Ferdinand Marcos Jr, whose dictator father and namesake plundered and brutalised the Philippines for decades, on Tuesday won a historic election victory, capping his clan’s journey from pariahs to the presidential palace.
Marcos Jr, known by his nickname “Bongbong”, won in a landslide, following relentless whitewashing of the family’s past and leveraging of powerful alliances with rival families that control swathes of the poverty-plagued country.
In the 36 years since a popular uprising toppled the patriarch and chased the family into US exile, the Marcoses have been rebuilding their political fortunes.
Despite his own father’s concerns about his “carefree and lazy” nature, Marcos Jr, 64, made it the furthest.
After narrowly losing the vice presidential race to Leni Robredo in the 2016 election, he was determined their rematch in the presidential contest would end differently.
Vowing to unify the country, Marcos Jr made sweeping promises on the campaign trail to boost jobs and tackle rising prices as part of a pathway out of the pandemic.
“Unity is my cause because of my firm belief that unity is the first step towards getting out of this crisis we are now in,” Marcos Jr said in February — without ever explaining further what the slogan meant.
Growing up in the presidential palace in Manila, Marcos Jr wanted to be an astronaut before he followed in his father’s footsteps into politics.
He served as vice governor and twice as governor of the family’s northern stronghold of Ilocos Norte province, and also had stints in the House of Representatives and the Senate.
His 92-year-old mother, Imelda, said she had dreamed of him becoming the country’s leader. While he consulted her about running for president, Marcos Jr told CNN Philippines the decision was his.
Marcos Jr’s links to his father, especially the bloody repression of the martial law years, have made him one of the nation’s most polarising politicians.
But he has benefited from a deluge of fake and misleading posts on social media platforms targeting a largely young electorate with no memory of the corruption, killings and other abuses committed during the elder Marcos’s 20-year rule.
Marcos Jr has denied using social media trolls.
His campaign was bolstered by teaming up with vice presidential candidate Sara Duterte and the backing of other elite families who wield enormous influence in the feudal and corrupt democracy.
Marcos Jr and Duterte’s shared history as the offspring of authoritarian leaders has alarmed rights groups and Catholic priests, who fear they will use their victory to entrench themselves in power.
Marcos Jr was at boarding school in Britain in 1972 when his father declared martial law, unleashing large-scale corruption and a bloody crackdown on dissent.
He has defended his father’s rule by citing the initial surge of economic growth and government spending under martial law, which he said was necessary to save the country from communist and Muslim insurgencies.

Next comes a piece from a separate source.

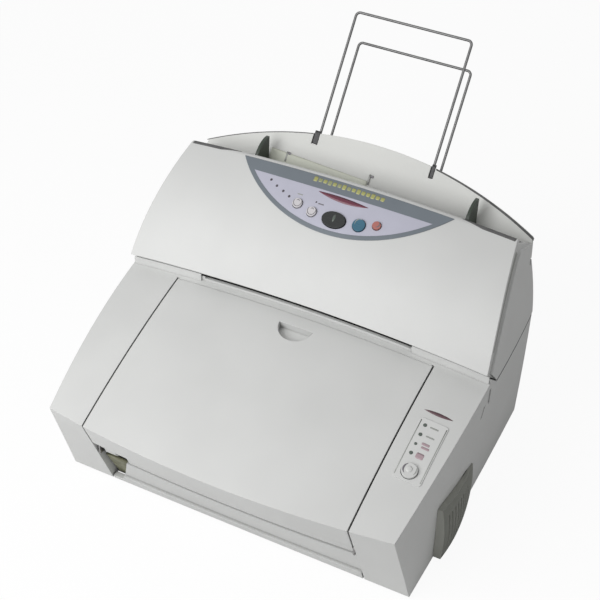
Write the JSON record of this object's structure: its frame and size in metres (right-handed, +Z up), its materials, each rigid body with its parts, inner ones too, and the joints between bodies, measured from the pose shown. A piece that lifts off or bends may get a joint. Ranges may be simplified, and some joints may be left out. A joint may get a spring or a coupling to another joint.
{
  "type": "multifunction printer",
  "caption": "Desktop laser printer with a sheet-fed scanner and control panel on top, hinged covers, wire paper supports and a side exhaust grille.",
  "frame": {"origin": "on the floor, under the middle of the printer's bounding box", "axes": "+X to the right as seen from the front, +Y to the back, +Z up; x = 0 is the casing's plane of symmetry"},
  "size_m": [0.3684, 0.4185, 0.3281],
  "materials": {
    "casing": "fine spark texture",
    "cover": "fine spark texture",
    "tray": "fine spark texture",
    "guide": "satin",
    "lens_border": "satin",
    "inlay": "satin",
    "dark_key": "satin",
    "blue_key": "satin",
    "red_key": "satin",
    "grey_key": "satin",
    "grille": "fine texture",
    "black_plastic": "satin",
    "nylon": "satin",
    "steel": "brushed",
    "drum_coat": "polished",
    "roller_metal": "ground",
    "rubber": "matt",
    "white_rubber": "matt",
    "board": "satin",
    "clear_glass": "polished"
  },
  "bodies": {
    "printer_body": {"base_pan": "steel", "rubber_feet": "rubber", "lower_case": "casing", "front_panel": "casing", "side_frame_left": "steel", "side_frame_right": "steel", "cross_bars": "steel", "cover_hinge_pins": "steel", "drum_frame": "black_plastic", "toner_cartridge": "black_plastic", "laser_unit": "black_plastic", "fuser_frame": "black_plastic", "main_motor": "steel", "main_board": "board", "power_supply": "board", "fan_frame": "black_plastic", "exhaust_grille": "grille", "power_inlet": "black_plastic", "rear_sockets": "black_plastic", "switch_housing": "black_plastic", "case_screws": "steel", "upper_case": "casing", "status_lens": "inlay", "document_tray": "tray", "paper_hopper": "tray", "scanner_frame": "black_plastic", "image_sensor": "black_plastic", "sensor_glass": "clear_glass"},
    "front_cover_body": {"front_cover": "cover"},
    "control_cover_body": {"control_cover": "cover", "control_lens": "lens_border", "control_inlay": "inlay"},
    "start_key_body": {"start_key": "dark_key"},
    "copy_key_body": {"copy_key": "blue_key"},
    "stop_key_body": {"stop_key": "red_key"},
    "mode_key_body": {"mode_key": "grey_key"},
    "quality_key_body": {"quality_key": "grey_key"},
    "status_key_body": {"status_key": "grey_key"},
    "document_wire_body": {"document_wire": "steel"},
    "paper_wire_body": {"paper_wire": "steel"},
    "guide_left_body": {"guide_left": "guide"},
    "guide_right_body": {"guide_right": "guide"},
    "guide_pinion_body": {"guide_pinion": "nylon"},
    "pressure_plate_body": {"pressure_plate": "steel"},
    "power_switch_body": {"power_switch": "black_plastic"},
    "photo_drum_body": {"photo_drum": "drum_coat", "drum_gear": "nylon"},
    "idler_gear_body": {"idler_gear": "nylon"},
    "heat_roller_body": {"heat_roller": "roller_metal", "heat_gear": "nylon"},
    "motor_pinion_body": {"motor_pinion": "steel"},
    "exit_idler_gear_body": {"exit_idler_gear": "nylon"},
    "exit_roller_body": {"exit_roller": "rubber"},
    "transfer_roller_body": {"transfer_roller": "rubber"},
    "developer_roller_body": {"developer_roller": "rubber"},
    "pressure_roller_body": {"pressure_roller": "rubber"},
    "pickup_roller_body": {"pickup_roller": "rubber"},
    "white_platen_body": {"white_platen": "white_rubber"},
    "document_roller_body": {"document_roller": "rubber"},
    "fan_rotor_body": {"fan_rotor": "black_plastic"}
  },
  "joints": [
    {"name": "front_cover_hinge", "type": "hinge", "parent": "printer_body", "child": "front_cover_body", "pos_m": [0, -0.1785, 0.058], "axis": [1, 0, 0], "range_deg": [0, 90]},
    {"name": "control_cover_hinge", "type": "hinge", "parent": "printer_body", "child": "control_cover_body", "pos_m": [0, -0.0255, 0.159], "axis": [1, 0, 0], "range_deg": [0, 40]},
    {"name": "start_key_press", "type": "slide", "parent": "control_cover_body", "child": "start_key_body", "axis": [-0.0019, 0.5174, -0.8557], "range_m": [0, 0.0012], "stiffness_N_per_m": 300, "springref_m": -0.0006},
    {"name": "copy_key_press", "type": "slide", "parent": "control_cover_body", "child": "copy_key_body", "axis": [-0.0136, 0.5068, -0.862], "range_m": [0, 0.0012], "stiffness_N_per_m": 300, "springref_m": -0.0006},
    {"name": "stop_key_press", "type": "slide", "parent": "control_cover_body", "child": "stop_key_body", "axis": [-0.0215, 0.4843, -0.8746], "range_m": [0, 0.0012], "stiffness_N_per_m": 300, "springref_m": -0.0006},
    {"name": "mode_key_press", "type": "slide", "parent": "control_cover_body", "child": "mode_key_body", "axis": [0.0171, 0.4939, -0.8693], "range_m": [0, 0.0012], "stiffness_N_per_m": 300, "springref_m": -0.0006},
    {"name": "quality_key_press", "type": "slide", "parent": "control_cover_body", "child": "quality_key_body", "axis": [0.0092, 0.5121, -0.8589], "range_m": [0, 0.0012], "stiffness_N_per_m": 300, "springref_m": -0.0006},
    {"name": "status_key_press", "type": "slide", "parent": "printer_body", "child": "status_key_body", "axis": [-0.089, 0.2637, -0.9605], "range_m": [0, 0.0012], "stiffness_N_per_m": 300, "springref_m": -0.0006},
    {"name": "document_wire_slide", "type": "slide", "parent": "printer_body", "child": "document_wire_body", "axis": [0, 0.6455, 0.7638], "range_m": [-0.05, 0]},
    {"name": "paper_wire_slide", "type": "slide", "parent": "printer_body", "child": "paper_wire_body", "axis": [0, 0.6455, 0.7638], "range_m": [-0.05, 0]},
    {"name": "guide_left_slide", "type": "slide", "parent": "printer_body", "child": "guide_left_body", "axis": [1, 0, 0], "range_m": [0, 0.033]},
    {"name": "guide_right_slide", "type": "slide", "parent": "printer_body", "child": "guide_right_body", "axis": [1, 0, 0], "range_m": [-0.033, 0]},
    {"name": "guide_pinion_spin", "type": "hinge", "parent": "printer_body", "child": "guide_pinion_body", "pos_m": [0.005, 0.0958, 0.19571], "axis": [0, 0.7638, -0.6455], "range_deg": [-0.5, 223]},
    {"name": "pressure_plate_hinge", "type": "hinge", "parent": "printer_body", "child": "pressure_plate_body", "pos_m": [0, 0.11526, 0.18827], "axis": [-1, 0, 0], "range_deg": [0, 4.5]},
    {"name": "power_switch_rock", "type": "hinge", "parent": "printer_body", "child": "power_switch_body", "pos_m": [-0.076, 0.08, 0.037], "axis": [-1, 0, 0], "range_deg": [0, 12]},
    {"name": "photo_drum_spin", "type": "hinge", "parent": "printer_body", "child": "photo_drum_body", "pos_m": [0, -0.072, 0.062], "axis": [1, 0, 0], "continuous": true},
    {"name": "idler_gear_spin", "type": "hinge", "parent": "printer_body", "child": "idler_gear_body", "pos_m": [0, -0.03059, 0.06902], "axis": [1, 0, 0], "continuous": true},
    {"name": "heat_roller_spin", "type": "hinge", "parent": "printer_body", "child": "heat_roller_body", "pos_m": [0, 0, 0.088], "axis": [1, 0, 0], "continuous": true},
    {"name": "motor_pinion_spin", "type": "hinge", "parent": "printer_body", "child": "motor_pinion_body", "pos_m": [0, -0.02659, 0.04384], "axis": [1, 0, 0], "continuous": true},
    {"name": "exit_idler_gear_spin", "type": "hinge", "parent": "printer_body", "child": "exit_idler_gear_body", "pos_m": [0, -0.01182, 0.11774], "axis": [1, 0, 0], "continuous": true},
    {"name": "exit_roller_spin", "type": "hinge", "parent": "printer_body", "child": "exit_roller_body", "pos_m": [0, 0.003, 0.134], "axis": [1, 0, 0], "continuous": true},
    {"name": "transfer_roller_spin", "type": "hinge", "parent": "printer_body", "child": "transfer_roller_body", "pos_m": [0, -0.072, 0.0392], "axis": [1, 0, 0], "continuous": true},
    {"name": "developer_roller_spin", "type": "hinge", "parent": "printer_body", "child": "developer_roller_body", "pos_m": [0, -0.0953, 0.062], "axis": [1, 0, 0], "continuous": true},
    {"name": "pressure_roller_spin", "type": "hinge", "parent": "printer_body", "child": "pressure_roller_body", "pos_m": [0, 0, 0.0657], "axis": [1, 0, 0], "continuous": true},
    {"name": "pickup_roller_spin", "type": "hinge", "parent": "printer_body", "child": "pickup_roller_body", "pos_m": [0, 0.0536, 0.145], "axis": [1, 0, 0], "continuous": true},
    {"name": "white_platen_spin", "type": "hinge", "parent": "printer_body", "child": "white_platen_body", "pos_m": [0, 0.018, 0.176], "axis": [1, 0, 0], "continuous": true},
    {"name": "document_roller_spin", "type": "hinge", "parent": "printer_body", "child": "document_roller_body", "pos_m": [0, 0.0615, 0.1862], "axis": [1, 0, 0], "continuous": true},
    {"name": "fan_rotor_spin", "type": "hinge", "parent": "printer_body", "child": "fan_rotor_body", "pos_m": [0, -0.082, 0.037], "axis": [1, 0, 0], "continuous": true}
  ],
  "couplings": [
    {"joint": "guide_right_slide", "follows": "guide_left_slide", "ratio": -1},
    {"joint": "guide_pinion_spin", "follows": "guide_left_slide", "rad_per_m": 117.65},
    {"joint": "idler_gear_spin", "follows": "photo_drum_spin", "ratio": -1.3333},
    {"joint": "heat_roller_spin", "follows": "photo_drum_spin", "ratio": 1.3333},
    {"joint": "motor_pinion_spin", "follows": "photo_drum_spin", "ratio": 3.2},
    {"joint": "exit_idler_gear_spin", "follows": "photo_drum_spin", "ratio": -1.7143},
    {"joint": "exit_roller_spin", "follows": "photo_drum_spin", "ratio": 3},
    {"joint": "transfer_roller_spin", "follows": "photo_drum_spin", "ratio": -2},
    {"joint": "developer_roller_spin", "follows": "photo_drum_spin", "ratio": -1.875},
    {"joint": "pressure_roller_spin", "follows": "photo_drum_spin", "ratio": -1.6}
  ]
}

While he describes his father as a “political genius”, Marcos Jr has distanced himself from charges of pillaging state coffers and economic mismanagement during his regime that later impoverished the nation.
After the fallen dictator’s death in Hawaii in 1989, the Marcoses returned home and began their remarkable revival, tapping local loyalties to get elected to a succession of higher positions.
The eldest of Marcos Jr’s three sons with wife Louise — a lawyer from another wealthy family — was a first-time candidate in these elections, seeking one of two congressional seats in Ilocos Norte.
The clan’s turnaround has been aided by public disenchantment over an enduring gulf between the rich and poor, and graft allegations that marred post-Marcos administrations.
Seeking to avoid a repeat of the 2016 campaign when he was hounded by questions about his family’s past, Marcos Jr this time snubbed debates with rivals and gave few interviews.
When he did, he appeared awkward and ill at ease.
Opponents tried in vain to have him disqualified from the presidential race over a previous conviction for failing to file income tax returns.
They also accused him of exaggerating his educational qualifications and the family of failing to pay nearly $4 billion in estate taxes.
Until recently, Duterte was a supporter of Marcos Jr, crediting the Marcos family’s backing for sealing his presidential victory.
But although his party endorsed Marcos for president, Duterte called him a “weak” leader.
This fuelled speculation that Duterte, who faces an international probe into his deadly drug war, was trying to secure assurances from Marcos Jr for when he is out of office.
In the final week of campaigning, as Robredo appeared to be gaining momentum, Marcos Jr warned of vote-rigging, without providing any evidence.
“We will win as long as you stay awake on Monday so there won’t be another tragedy,” Marcos Jr told hundreds of thousands of fans at his final campaign rally.
“Many undesirable things happen if we stop paying attention.”